Solution of an organic crystal structure from X-ray powder diffraction data by a generalized rigid-body Monte Carlo method: crystal structure determination of 1-methylfluorene

Abstract

Many important crystalline materials do not form single crystals of sufficient size and quality for single crystal X-ray diffraction studies, and in such cases it is essential that the crystal structure can be solved from powder diffraction data; however, there are many difficulties associated with solving crystal structures directly from powder diffraction data. In this paper, we report the successful application of a Monte Carlo technique to solve the previously unknown crystal structure of 1-methylfluorene from X-ray powder diffraction data collected on a conventional laboratory diffractometer. The ‘structural fragment’ used in the Monte Carlo calculation comprised the non-hydrogen atoms of the fluorenyl (C13) group, and this rigid structural fragment was subjected to simultaneous translation and rotation within the unit cell.
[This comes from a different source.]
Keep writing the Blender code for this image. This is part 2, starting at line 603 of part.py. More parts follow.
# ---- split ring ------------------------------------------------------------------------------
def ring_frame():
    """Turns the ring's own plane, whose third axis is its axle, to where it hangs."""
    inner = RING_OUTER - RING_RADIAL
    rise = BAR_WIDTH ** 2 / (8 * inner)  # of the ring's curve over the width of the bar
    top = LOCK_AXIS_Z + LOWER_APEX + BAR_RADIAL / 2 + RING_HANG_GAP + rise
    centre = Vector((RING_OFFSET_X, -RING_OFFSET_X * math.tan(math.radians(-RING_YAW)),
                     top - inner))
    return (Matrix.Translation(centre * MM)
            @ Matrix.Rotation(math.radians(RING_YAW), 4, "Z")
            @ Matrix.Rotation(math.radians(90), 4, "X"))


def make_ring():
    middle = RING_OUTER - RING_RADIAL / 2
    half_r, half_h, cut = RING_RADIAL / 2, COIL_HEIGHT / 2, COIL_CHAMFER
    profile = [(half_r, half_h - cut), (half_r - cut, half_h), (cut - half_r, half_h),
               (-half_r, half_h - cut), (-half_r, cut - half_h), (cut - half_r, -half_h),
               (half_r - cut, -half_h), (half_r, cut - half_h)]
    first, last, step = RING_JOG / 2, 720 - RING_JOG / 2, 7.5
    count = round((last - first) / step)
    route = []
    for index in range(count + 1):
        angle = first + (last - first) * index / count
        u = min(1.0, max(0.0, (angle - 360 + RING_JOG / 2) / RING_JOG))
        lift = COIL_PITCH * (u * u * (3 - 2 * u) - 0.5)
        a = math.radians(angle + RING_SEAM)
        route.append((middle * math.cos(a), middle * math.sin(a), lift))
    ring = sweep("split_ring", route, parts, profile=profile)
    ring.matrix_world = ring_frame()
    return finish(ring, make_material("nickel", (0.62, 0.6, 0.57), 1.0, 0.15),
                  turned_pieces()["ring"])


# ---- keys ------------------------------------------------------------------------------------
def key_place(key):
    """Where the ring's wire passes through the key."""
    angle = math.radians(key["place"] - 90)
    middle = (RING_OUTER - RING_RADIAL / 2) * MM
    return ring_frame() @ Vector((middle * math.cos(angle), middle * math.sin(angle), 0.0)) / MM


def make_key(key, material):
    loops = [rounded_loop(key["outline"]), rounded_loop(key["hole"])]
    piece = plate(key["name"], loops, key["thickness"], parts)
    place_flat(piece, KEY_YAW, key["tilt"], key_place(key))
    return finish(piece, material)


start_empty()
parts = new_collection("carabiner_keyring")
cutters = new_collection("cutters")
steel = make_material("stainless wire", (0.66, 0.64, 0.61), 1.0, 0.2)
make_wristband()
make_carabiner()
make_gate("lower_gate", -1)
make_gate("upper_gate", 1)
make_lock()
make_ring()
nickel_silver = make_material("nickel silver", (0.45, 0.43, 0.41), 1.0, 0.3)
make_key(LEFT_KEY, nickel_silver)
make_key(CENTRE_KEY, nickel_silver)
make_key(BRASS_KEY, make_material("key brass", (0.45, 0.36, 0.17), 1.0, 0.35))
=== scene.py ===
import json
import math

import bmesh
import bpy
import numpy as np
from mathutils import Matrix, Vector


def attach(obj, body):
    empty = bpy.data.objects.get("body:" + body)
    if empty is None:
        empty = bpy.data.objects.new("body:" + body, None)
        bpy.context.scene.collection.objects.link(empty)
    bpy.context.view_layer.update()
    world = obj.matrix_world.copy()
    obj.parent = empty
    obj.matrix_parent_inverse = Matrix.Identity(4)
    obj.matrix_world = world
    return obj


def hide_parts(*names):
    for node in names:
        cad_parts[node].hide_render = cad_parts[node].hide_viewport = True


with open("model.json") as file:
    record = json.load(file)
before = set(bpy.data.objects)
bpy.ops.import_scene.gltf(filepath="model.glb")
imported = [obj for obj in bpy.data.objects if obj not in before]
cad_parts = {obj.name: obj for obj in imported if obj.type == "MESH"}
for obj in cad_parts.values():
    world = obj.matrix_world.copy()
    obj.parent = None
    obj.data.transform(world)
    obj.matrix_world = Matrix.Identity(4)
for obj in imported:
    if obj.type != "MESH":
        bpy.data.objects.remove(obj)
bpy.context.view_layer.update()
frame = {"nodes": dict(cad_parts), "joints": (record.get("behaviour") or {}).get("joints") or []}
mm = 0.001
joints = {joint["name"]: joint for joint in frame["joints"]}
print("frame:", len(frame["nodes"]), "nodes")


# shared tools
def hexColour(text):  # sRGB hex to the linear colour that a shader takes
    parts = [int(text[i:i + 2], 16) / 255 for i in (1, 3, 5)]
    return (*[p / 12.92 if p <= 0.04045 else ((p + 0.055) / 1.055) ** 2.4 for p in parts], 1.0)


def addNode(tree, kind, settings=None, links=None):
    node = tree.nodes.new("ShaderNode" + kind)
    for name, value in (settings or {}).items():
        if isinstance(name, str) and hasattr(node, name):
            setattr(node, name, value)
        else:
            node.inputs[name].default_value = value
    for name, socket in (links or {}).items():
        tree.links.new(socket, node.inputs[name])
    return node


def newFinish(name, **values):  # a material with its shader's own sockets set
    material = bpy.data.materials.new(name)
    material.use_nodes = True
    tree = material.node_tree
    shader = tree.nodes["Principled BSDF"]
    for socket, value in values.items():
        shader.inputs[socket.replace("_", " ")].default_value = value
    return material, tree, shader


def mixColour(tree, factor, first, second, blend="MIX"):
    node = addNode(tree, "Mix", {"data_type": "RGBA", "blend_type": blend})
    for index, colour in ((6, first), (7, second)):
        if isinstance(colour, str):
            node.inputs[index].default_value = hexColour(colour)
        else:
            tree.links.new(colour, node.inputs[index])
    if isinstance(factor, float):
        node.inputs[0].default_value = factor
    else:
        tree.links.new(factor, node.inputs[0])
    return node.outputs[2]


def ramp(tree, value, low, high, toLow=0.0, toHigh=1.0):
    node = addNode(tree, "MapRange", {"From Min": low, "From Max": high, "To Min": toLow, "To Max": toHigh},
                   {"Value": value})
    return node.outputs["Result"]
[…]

The correct position of the structural fragment was discriminated readily (on the basis of the agreement between experimental and calculated X-ray powder diffractograms) from wrong positions sampled during the Monte Carlo calculation, and the correct position was then used as the initial structural model in Rietveld refinement and difference Fourier calculations. The work reported in this paper represents the first demonstration of the application of the Monte Carlo approach to solve a previously unknown crystal structure from powder diffraction data in the general case requiring simultaneous translation and rotation of a rigid structural fragment, and paves the way for the future application of the Monte Carlo approach to a much wider array of structural problems.